> _Brief_:
Only the lines from the start of the material through the line containing "output: The name" are to be extracted, exactly as they appear.

> _Recorded information_:
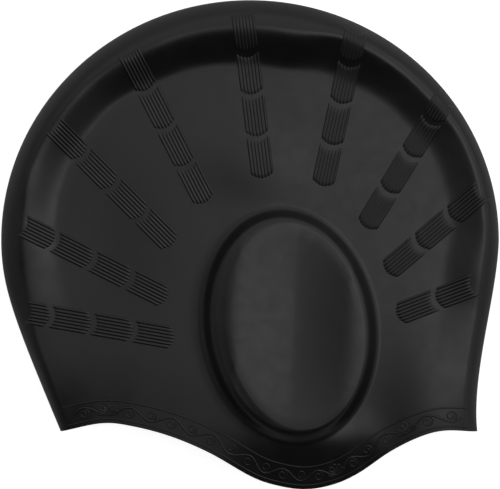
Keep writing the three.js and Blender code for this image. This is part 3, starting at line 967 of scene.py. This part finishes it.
class SharedNodes:
    """The node groups that the finishes of the cap share."""

    @staticmethod
    def group(
        name: str, inputs: dict[str, float], output: str
    ) -> tuple[bpy.types.NodeTree, dict[str, bpy.types.Node]]:
        """Starts a node group that reads Object coordinates.

        Args:
            name: The group's name.
            inputs: Its inputs with their default values.
            output: The name of its one output.

        Returns:
            The group, and its nodes "in", "out" and "place".
        """
        tree = bpy.data.node_groups.new(name, "ShaderNodeTree")
        for label, value in inputs.items():
            socket = tree.interface.new_socket(label, in_out="INPUT", socket_type="NodeSocketFloat")
            socket.default_value = value
        tree.interface.new_socket(output, in_out="OUTPUT", socket_type="NodeSocketFloat")
        nodes = {
            "in": tree.nodes.new("NodeGroupInput"),
            "out": tree.nodes.new("NodeGroupOutput"),
            "place": tree.nodes.new("ShaderNodeTexCoord"),
        }
        return tree, nodes

    @classmethod
    def noise(cls) -> bpy.types.NodeTree:
        """Makes a group that gives soft noise between 0 and 1 at a given scale, stretched to a contrast.

        Returns:
            The group.
        """
        tree, nodes = cls.group("soft_noise", {"Scale": 100.0, "Detail": 3.0, "Contrast": 1.0}, "Value")
        middle = 0.5
        noise = tree.nodes.new("ShaderNodeTexNoise")
        tree.links.new(nodes["place"].outputs["Object"], noise.inputs["Vector"])
        tree.links.new(nodes["in"].outputs["Scale"], noise.inputs["Scale"])
        tree.links.new(nodes["in"].outputs["Detail"], noise.inputs["Detail"])
        centred = tree.nodes.new("ShaderNodeMath")
        centred.operation = "SUBTRACT"
        centred.inputs[1].default_value = middle
        tree.links.new(noise.outputs["Fac"], centred.inputs[0])
        stretched = tree.nodes.new("ShaderNodeMath")
        stretched.operation = "MULTIPLY_ADD"
        stretched.use_clamp = True
        stretched.inputs[2].default_value = middle
        tree.links.new(centred.outputs[0], stretched.inputs[0])
        tree.links.new(nodes["in"].outputs["Contrast"], stretched.inputs[1])
        tree.links.new(stretched.outputs[0], nodes["out"].inputs["Value"])
        return tree


@dataclass(frozen=True)
class SoftNoise:
    """Soft noise over a finish: its scale, its detail and how far it is stretched round its middle."""

    scale: float
    detail: float
    contrast: float

    def place(self, tree: bpy.types.NodeTree, group: bpy.types.NodeTree) -> bpy.types.NodeSocket:
        """Places the shared noise group in a material.

        Args:
            tree: The material's nodes.
            group: The shared group.

        Returns:
            The output that gives the noise.
        """
        node = tree.nodes.new("ShaderNodeGroup")
        node.node_tree = group
        node.inputs["Scale"].default_value = self.scale
        node.inputs["Detail"].default_value = self.detail
        node.inputs["Contrast"].default_value = self.contrast
        return node.outputs["Value"]


@dataclass(frozen=True)
class Silicone:
    """The finish of the moulded silicone."""

    name: str
    dark: tuple[float, float, float]
    pale: tuple[float, float, float]
    roughness: float
    roughness_spread: float = 0.05
    mottle: SoftNoise = SoftNoise(55.0, 4.0, 2.2)
    haze: SoftNoise = SoftNoise(181.5, 5.0, 1.8)
    grain: SoftNoise = SoftNoise(2200.0, 2.0, 1.5)
    grain_height: float = 0.000015
    specular: float = 0.5

    def build(self, noise: bpy.types.NodeTree) -> bpy.types.Material:
        """Makes the material.

        Args:
            noise: The shared group that gives soft noise.

        Returns:
            The material.
        """
        material = bpy.data.materials.new(self.name)
        material.use_nodes = True
        tree = material.node_tree
        tree.nodes.clear()
        shader = tree.nodes.new("ShaderNodeBsdfPrincipled")
        output = tree.nodes.new("ShaderNodeOutputMaterial")
        tree.links.new(shader.outputs["BSDF"], output.inputs["Surface"])
        shader.inputs["Specular IOR Level"].default_value = self.specular
        colour = tree.nodes.new("ShaderNodeMix")
        colour.data_type = "RGBA"
        colour.inputs[MIX_FIRST].default_value = (*self.dark, 1.0)
        colour.inputs[MIX_SECOND].default_value = (*self.pale, 1.0)
        tree.links.new(self.mottle.place(tree, noise), colour.inputs["Factor"])
        tree.links.new(colour.outputs[MIX_RESULT], shader.inputs["Base Color"])
        rough = tree.nodes.new("ShaderNodeMapRange")
        rough.inputs["To Min"].default_value = self.roughness - self.roughness_spread
        rough.inputs["To Max"].default_value = self.roughness + self.roughness_spread
        tree.links.new(self.haze.place(tree, noise), rough.inputs["Value"])
        tree.links.new(rough.outputs["Result"], shader.inputs["Roughness"])
        bump = tree.nodes.new("ShaderNodeBump")
        bump.inputs["Strength"].default_value = 1.0
        bump.inputs["Distance"].default_value = self.grain_height
        tree.links.new(self.grain.place(tree, noise), bump.inputs["Height"])
        tree.links.new(bump.outputs["Normal"], shader.inputs["Normal"])
        return material


@dataclass(frozen=True)
class Glow:
    """A patch of the soft light all round: its direction, its core's and edge's half angles, its strength."""

    towards: tuple[float, float, float]
    core: float
    edge: float
    strength: float


@dataclass
class Studio:
    """The pale floor, the soft light from above and the camera straight above the cap."""

    floor_size: float = 8.0
    floor_colour: tuple[float, float, float] = (0.55, 0.55, 0.55)
    floor_glow: float = 0.9
    floor_mirrored: float = 0.03
    floor_roughness: float = 0.9
    least_light: float = 0.04
    glows: tuple[Glow, ...] = (
        Glow((0.3, 0.75, 0.5), 10.0, 80.0, 0.6),
        Glow((1.0, 0.1, 0.45), 10.0, 60.0, 0.35),
        Glow((-1.0, 0.2, 0.5), 10.0, 60.0, 0.25),
    )
    panel_place: tuple[float, float, float] = (0.47, 0.1, 1.9)
    panel_size: float = 1.0
    panel_watts: float = 3.6
    backdrop: float = 0.85
    camera_height: float = 1.5
    view_width: float = 0.225
    sensor_width: float = 36.0
    clip_end: float = 20.0

    def floor(self) -> None:
        """Lays the floor."""
        mesh = bmesh.new()
        bmesh.ops.create_grid(mesh, x_segments=1, y_segments=1, size=self.floor_size / 2.0)
        data = bpy.data.meshes.new("floor")
        mesh.to_mesh(data)
        mesh.free()
        material = bpy.data.materials.new("floor_white")
        material.use_nodes = True
        tree = material.node_tree
        shader = tree.nodes["Principled BSDF"]
        shader.inputs["Base Color"].default_value = (*self.floor_colour, 1.0)
        shader.inputs["Roughness"].default_value = self.floor_roughness
        shader.inputs["Emission Color"].default_value = (1.0, 1.0, 1.0, 1.0)
        seen = tree.nodes.new("ShaderNodeLightPath")
        glow = tree.nodes.new("ShaderNodeMapRange")
        glow.inputs["To Min"].default_value = self.floor_mirrored
        glow.inputs["To Max"].default_value = self.floor_glow
        tree.links.new(seen.outputs["Is Camera Ray"], glow.inputs["Value"])
        tree.links.new(glow.outputs["Result"], shader.inputs["Emission Strength"])
        data.materials.append(material)
        piece = bpy.data.objects.new("floor", data)
        bpy.context.scene.collection.objects.link(piece)

    def light(self) -> None:
        """Hangs the soft light, which faces the cap."""
        data = bpy.data.lights.new("soft_panel", "AREA")
        data.shape = "SQUARE"
        data.size = self.panel_size
        data.energy = self.panel_watts
        lamp = bpy.data.objects.new("soft_panel", data)
        lamp.location = self.panel_place
        lamp.rotation_euler = (-Vector(self.panel_place)).to_track_quat("-Z", "Y").to_euler()
        bpy.context.scene.collection.objects.link(lamp)

    @staticmethod
    def brightness(
        tree: bpy.types.NodeTree, towards: bpy.types.NodeSocket, glow: Glow
    ) -> bpy.types.NodeSocket:
        """Works out how bright a glow is in each direction.

        Args:
            tree: The nodes of the surroundings.
            towards: The output that gives the direction.
            glow: The glow.

        Returns:
            The output that gives its brightness.
        """
        facing = tree.nodes.new("ShaderNodeVectorMath")
        facing.operation = "DOT_PRODUCT"
        facing.inputs[1].default_value = Vector(glow.towards).normalized()
        tree.links.new(towards, facing.inputs[0])
        spread = tree.nodes.new("ShaderNodeMapRange")
        spread.interpolation_type = "SMOOTHSTEP"
        spread.inputs["From Min"].default_value = math.cos(math.radians(glow.edge))
        spread.inputs["From Max"].default_value = math.cos(math.radians(glow.core))
        spread.inputs["To Min"].default_value = 0.0
        spread.inputs["To Max"].default_value = glow.strength
        tree.links.new(facing.outputs["Value"], spread.inputs["Value"])
        return spread.outputs["Result"]

    def surroundings(self) -> None:
        """Makes the soft light that comes from all round."""
        world = bpy.data.worlds.new("surroundings")
        world.use_nodes = True
        tree = world.node_tree
        background = tree.nodes["Background"]
        place = tree.nodes.new("ShaderNodeTexCoord")
        total = None
        for glow in self.glows:
            added = tree.nodes.new("ShaderNodeMath")
            added.inputs[1].default_value = self.least_light
            tree.links.new(self.brightness(tree, place.outputs["Generated"], glow), added.inputs[0])
            if total is not None:
                tree.links.new(total, added.inputs[1])
            total = added.outputs["Value"]
        seen = tree.nodes.new("ShaderNodeLightPath")
        choice = tree.nodes.new("ShaderNodeMix")
        choice.data_type = "FLOAT"
        tree.links.new(seen.outputs["Is Camera Ray"], choice.inputs["Factor"])
        tree.links.new(total, choice.inputs["A"])
        choice.inputs["B"].default_value = self.backdrop
        tree.links.new(choice.outputs["Result"], background.inputs["Strength"])
        background.inputs["Color"].default_value = (1.0, 1.0, 1.0, 1.0)
        bpy.context.scene.world = world

    def camera(self) -> None:
        """Hangs the camera that looks straight down, framed as the photo is."""
        data = bpy.data.cameras.new("camera")
        data.sensor_fit = "HORIZONTAL"
        data.sensor_width = self.sensor_width
        low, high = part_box(NODE)
        distance = self.camera_height - (low[2] + high[2]) / 2.0
        data.lens = data.sensor_width * distance / self.view_width
        data.clip_end = self.clip_end
        camera = bpy.data.objects.new("camera", data)
        camera.location = (0.0, 0.0, self.camera_height)
        bpy.context.scene.collection.objects.link(camera)
        bpy.context.scene.camera = camera

    def build(self) -> None:
        """Sets up the floor, the lights, the surroundings and the camera."""
        self.floor()
        self.surroundings()
        self.light()
        bpy.context.scene.view_settings.view_transform = "Standard"
        self.camera()


def main() -> None:
    """Builds the cap and its studio."""
    logging.basicConfig(level=logging.INFO, format="%(name)s: %(message)s")
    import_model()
    form = CapForm()
    noise = SharedNodes.noise()
    skin = Silicone(
        "silicone_skin", dark=(0.003, 0.0032, 0.003), pale=(0.0042, 0.0045, 0.0044), roughness=0.32
    )
    ribs = Silicone(
        "silicone_ribs", dark=(0.0028, 0.0028, 0.0028), pale=(0.004, 0.0042, 0.0041), roughness=0.36
    )
    band = Silicone(
        "silicone_band", dark=(0.003, 0.003, 0.003), pale=(0.0042, 0.0045, 0.0044), roughness=0.32
    )
    for part, finish in ((CapSkin(form), skin), (GripPads(form), ribs), (HemOrnament(form), band)):
        piece = part.dress(finish.build(noise))
        LOG.info("%s: %d faces", piece.name, len(piece.data.polygons))
    Studio().build()


if __name__ == "__main__":
    main()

> _Task answer_:
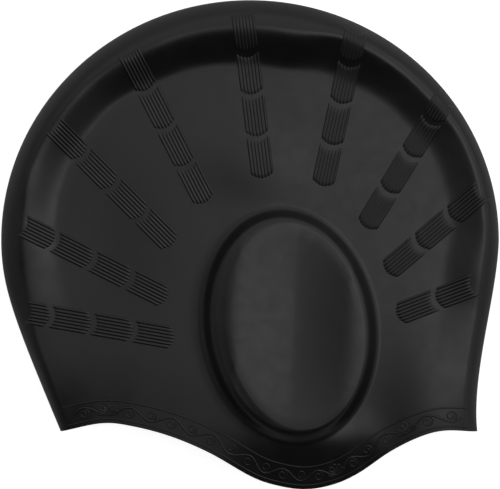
Keep writing the three.js and Blender code for this image. This is part 3, starting at line 967 of scene.py. This part finishes it.
class SharedNodes:
    """The node groups that the finishes of the cap share."""

    @staticmethod
    def group(
        name: str, inputs: dict[str, float], output: str
    ) -> tuple[bpy.types.NodeTree, dict[str, bpy.types.Node]]:
        """Starts a node group that reads Object coordinates.

        Args:
            name: The group's name.
            inputs: Its inputs with their default values.
            output: The name of its one output.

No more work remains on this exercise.